Quote the lines exactly, starting with the line that contains "bpy.context.scene.collection.children.link(collection)" and ending with the line that contains "if empty is", and leave out all other lines.
* * * * *
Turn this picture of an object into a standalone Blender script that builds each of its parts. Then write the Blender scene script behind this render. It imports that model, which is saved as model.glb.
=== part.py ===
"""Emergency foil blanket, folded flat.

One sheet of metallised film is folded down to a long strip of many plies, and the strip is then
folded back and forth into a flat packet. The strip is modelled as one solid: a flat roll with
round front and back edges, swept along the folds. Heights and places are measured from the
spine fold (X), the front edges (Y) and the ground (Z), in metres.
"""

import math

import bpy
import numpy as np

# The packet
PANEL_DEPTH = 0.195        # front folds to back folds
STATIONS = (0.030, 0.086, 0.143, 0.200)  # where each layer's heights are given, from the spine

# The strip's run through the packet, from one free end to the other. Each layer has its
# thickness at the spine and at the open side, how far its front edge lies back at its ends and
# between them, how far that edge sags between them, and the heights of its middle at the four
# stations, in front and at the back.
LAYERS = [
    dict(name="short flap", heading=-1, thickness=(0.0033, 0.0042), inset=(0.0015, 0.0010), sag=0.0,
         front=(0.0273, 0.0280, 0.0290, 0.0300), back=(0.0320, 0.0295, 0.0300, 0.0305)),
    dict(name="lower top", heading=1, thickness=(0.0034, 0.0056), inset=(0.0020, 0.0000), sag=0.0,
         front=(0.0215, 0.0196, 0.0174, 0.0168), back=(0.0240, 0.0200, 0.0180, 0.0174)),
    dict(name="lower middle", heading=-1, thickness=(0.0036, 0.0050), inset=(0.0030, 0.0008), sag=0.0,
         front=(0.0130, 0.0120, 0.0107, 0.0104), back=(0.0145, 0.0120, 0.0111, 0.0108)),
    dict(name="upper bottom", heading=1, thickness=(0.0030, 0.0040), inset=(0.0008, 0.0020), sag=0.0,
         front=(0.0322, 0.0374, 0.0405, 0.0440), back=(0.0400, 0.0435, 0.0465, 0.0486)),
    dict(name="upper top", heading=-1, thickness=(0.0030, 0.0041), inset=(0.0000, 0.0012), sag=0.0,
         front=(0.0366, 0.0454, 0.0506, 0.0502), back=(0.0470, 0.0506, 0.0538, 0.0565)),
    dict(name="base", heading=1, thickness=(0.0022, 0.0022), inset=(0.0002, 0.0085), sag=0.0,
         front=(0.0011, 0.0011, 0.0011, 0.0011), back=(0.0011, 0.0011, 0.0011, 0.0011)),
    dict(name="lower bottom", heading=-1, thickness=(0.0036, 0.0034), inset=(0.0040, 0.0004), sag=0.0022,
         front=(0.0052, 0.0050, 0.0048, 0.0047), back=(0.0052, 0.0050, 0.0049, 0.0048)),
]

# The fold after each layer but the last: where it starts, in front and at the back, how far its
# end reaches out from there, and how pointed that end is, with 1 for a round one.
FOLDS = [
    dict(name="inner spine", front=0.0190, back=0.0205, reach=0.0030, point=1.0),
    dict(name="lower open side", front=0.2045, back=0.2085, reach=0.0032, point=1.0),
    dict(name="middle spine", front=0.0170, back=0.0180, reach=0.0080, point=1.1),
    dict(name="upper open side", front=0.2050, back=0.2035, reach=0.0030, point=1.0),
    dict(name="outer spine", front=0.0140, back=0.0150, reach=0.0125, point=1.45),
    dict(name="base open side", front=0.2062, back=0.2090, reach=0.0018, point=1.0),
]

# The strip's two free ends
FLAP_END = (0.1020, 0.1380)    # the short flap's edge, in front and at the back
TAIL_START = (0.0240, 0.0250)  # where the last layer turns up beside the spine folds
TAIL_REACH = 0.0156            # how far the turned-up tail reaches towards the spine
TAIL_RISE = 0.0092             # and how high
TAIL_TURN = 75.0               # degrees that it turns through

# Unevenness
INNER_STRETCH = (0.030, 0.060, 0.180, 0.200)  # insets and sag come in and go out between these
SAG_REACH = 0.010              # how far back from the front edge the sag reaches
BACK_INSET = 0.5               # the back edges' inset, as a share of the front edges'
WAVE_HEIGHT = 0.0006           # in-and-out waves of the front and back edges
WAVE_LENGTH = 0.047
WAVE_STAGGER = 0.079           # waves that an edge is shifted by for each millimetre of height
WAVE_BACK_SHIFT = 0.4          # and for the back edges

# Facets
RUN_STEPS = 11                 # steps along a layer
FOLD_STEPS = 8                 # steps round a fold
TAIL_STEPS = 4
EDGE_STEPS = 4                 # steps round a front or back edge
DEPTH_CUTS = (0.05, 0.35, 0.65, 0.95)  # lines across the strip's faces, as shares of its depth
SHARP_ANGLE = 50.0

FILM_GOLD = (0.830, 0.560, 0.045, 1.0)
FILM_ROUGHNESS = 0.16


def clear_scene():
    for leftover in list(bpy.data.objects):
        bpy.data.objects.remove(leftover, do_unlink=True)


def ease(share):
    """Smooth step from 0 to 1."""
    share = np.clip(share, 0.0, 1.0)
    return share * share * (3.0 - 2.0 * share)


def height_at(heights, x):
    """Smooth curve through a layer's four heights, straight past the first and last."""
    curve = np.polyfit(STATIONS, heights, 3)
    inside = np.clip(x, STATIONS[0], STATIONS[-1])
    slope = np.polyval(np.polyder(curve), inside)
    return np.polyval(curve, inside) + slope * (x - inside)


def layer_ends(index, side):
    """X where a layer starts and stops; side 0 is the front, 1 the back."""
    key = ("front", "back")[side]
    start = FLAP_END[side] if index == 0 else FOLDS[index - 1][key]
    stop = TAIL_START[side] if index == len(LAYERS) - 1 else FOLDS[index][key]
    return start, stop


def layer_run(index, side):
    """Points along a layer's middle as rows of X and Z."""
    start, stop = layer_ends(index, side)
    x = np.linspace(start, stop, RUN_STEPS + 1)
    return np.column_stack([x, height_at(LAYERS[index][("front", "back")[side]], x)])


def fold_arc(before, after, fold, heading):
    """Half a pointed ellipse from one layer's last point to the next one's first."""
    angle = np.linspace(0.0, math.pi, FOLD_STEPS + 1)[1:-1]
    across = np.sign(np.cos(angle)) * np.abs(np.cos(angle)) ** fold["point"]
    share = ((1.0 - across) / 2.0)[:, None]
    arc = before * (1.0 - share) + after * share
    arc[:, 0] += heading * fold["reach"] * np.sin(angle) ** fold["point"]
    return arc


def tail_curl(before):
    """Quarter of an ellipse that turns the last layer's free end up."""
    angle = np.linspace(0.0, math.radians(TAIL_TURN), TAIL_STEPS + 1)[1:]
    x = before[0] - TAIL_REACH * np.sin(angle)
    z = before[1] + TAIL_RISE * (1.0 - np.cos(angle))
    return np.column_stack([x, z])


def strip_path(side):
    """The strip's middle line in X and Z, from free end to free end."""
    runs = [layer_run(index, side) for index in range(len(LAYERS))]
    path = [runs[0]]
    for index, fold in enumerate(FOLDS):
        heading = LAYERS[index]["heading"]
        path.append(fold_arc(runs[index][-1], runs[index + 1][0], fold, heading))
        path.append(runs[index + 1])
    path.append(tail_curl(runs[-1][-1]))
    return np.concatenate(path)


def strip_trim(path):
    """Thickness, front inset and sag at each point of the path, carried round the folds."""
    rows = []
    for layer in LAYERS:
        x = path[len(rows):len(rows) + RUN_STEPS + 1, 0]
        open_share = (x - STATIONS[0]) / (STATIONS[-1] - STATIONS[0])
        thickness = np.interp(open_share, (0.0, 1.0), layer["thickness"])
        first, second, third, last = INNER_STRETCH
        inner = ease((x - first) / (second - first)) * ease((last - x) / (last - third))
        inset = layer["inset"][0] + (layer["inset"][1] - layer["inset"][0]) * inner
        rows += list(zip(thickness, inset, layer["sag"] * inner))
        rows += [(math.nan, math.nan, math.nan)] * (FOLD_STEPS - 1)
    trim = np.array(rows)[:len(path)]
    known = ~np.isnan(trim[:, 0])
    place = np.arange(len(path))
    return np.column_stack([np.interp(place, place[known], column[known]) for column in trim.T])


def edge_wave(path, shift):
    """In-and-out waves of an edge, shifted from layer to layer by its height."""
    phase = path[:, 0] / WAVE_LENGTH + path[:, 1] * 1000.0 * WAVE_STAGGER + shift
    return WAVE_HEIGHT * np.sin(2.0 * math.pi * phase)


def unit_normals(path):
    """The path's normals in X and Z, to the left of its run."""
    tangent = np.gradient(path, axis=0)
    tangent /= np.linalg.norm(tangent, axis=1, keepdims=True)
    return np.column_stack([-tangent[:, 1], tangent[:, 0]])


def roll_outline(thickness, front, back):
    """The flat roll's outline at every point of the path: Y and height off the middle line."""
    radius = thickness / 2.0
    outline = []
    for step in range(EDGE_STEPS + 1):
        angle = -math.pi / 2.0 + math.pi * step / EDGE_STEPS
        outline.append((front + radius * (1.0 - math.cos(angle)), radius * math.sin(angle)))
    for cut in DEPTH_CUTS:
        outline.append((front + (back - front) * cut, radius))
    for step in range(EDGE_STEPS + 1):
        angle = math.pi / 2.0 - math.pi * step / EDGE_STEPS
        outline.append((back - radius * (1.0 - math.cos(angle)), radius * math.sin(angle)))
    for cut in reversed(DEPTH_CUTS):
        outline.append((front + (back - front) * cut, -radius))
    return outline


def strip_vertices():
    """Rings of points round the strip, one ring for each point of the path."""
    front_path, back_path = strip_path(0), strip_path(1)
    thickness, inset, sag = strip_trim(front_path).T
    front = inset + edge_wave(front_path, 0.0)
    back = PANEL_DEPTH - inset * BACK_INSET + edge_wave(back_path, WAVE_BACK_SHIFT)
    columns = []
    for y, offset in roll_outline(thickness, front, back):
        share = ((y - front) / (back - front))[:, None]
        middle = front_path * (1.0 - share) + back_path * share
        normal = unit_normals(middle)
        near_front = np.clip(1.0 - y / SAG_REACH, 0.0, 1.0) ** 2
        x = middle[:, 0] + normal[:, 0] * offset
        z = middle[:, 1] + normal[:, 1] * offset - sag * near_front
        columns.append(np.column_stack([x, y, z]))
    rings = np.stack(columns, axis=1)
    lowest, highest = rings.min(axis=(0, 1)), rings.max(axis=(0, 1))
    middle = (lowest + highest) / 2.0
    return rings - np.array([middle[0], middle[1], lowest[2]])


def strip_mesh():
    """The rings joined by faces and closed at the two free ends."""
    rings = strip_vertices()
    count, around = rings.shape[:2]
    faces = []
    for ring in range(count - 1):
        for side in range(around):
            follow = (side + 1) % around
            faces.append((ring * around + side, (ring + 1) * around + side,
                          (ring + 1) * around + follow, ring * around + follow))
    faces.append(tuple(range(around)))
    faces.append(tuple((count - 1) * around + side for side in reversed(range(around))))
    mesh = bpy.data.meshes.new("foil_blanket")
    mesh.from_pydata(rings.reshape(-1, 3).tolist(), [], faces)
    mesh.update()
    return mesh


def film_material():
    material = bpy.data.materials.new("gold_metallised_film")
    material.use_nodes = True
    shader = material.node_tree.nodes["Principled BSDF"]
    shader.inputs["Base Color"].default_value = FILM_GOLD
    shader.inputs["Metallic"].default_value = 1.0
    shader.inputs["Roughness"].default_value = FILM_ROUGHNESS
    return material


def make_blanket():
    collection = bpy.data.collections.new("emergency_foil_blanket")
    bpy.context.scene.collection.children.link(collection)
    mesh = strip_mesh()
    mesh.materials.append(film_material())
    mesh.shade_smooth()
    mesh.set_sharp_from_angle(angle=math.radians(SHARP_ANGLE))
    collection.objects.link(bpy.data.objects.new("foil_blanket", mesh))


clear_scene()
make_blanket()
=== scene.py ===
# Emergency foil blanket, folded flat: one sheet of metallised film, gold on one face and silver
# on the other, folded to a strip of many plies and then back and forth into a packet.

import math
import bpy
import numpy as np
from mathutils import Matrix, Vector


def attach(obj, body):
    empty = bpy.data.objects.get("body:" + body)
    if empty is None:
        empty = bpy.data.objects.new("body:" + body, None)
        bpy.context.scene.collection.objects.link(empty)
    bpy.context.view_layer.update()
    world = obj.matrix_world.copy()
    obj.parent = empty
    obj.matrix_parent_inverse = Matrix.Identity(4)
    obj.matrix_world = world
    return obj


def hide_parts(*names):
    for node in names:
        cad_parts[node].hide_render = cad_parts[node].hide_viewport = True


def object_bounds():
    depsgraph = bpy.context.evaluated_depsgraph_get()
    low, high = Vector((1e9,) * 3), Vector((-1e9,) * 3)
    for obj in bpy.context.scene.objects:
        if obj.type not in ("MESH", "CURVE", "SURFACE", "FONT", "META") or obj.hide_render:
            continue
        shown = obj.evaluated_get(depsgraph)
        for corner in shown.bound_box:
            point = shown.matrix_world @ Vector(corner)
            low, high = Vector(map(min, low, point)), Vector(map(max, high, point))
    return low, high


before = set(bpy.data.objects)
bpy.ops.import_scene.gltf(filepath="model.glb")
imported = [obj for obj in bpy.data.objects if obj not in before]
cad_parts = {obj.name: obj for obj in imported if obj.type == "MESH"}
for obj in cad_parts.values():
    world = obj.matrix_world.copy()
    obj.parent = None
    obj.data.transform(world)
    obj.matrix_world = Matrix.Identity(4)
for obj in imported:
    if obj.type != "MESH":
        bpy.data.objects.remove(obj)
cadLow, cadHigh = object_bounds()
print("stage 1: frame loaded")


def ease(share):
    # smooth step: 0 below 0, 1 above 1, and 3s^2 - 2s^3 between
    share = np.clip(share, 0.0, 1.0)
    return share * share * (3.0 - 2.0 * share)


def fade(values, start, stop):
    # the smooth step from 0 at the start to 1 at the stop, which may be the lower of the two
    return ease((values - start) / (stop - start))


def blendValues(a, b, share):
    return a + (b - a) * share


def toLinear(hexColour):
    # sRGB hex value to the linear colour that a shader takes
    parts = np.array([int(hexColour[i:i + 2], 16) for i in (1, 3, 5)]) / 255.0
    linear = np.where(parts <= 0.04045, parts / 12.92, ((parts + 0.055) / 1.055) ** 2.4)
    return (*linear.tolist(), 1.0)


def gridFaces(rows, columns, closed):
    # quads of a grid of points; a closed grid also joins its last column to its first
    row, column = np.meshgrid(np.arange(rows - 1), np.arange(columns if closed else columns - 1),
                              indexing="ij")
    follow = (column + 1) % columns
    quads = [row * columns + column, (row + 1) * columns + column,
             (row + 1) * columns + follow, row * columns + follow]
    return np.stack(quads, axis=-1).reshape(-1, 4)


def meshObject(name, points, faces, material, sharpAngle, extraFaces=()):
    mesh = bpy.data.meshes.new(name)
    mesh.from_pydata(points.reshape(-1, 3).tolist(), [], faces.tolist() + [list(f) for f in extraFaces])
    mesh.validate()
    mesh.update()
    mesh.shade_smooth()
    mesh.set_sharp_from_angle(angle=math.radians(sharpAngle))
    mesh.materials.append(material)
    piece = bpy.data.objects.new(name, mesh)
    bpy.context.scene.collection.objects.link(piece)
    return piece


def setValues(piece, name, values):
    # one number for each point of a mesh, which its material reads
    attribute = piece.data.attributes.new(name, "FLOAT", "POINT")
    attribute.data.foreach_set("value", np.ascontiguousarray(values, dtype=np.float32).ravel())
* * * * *
Solution for this task:
    bpy.context.scene.collection.children.link(collection)
    mesh = strip_mesh()
    mesh.materials.append(film_material())
    mesh.shade_smooth()
    mesh.set_sharp_from_angle(angle=math.radians(SHARP_ANGLE))
    collection.objects.link(bpy.data.objects.new("foil_blanket", mesh))


clear_scene()
make_blanket()
=== scene.py ===
# Emergency foil blanket, folded flat: one sheet of metallised film, gold on one face and silver
# on the other, folded to a strip of many plies and then back and forth into a packet.

import math
import bpy
import numpy as np
from mathutils import Matrix, Vector


def attach(obj, body):
    empty = bpy.data.objects.get("body:" + body)
    if empty is None:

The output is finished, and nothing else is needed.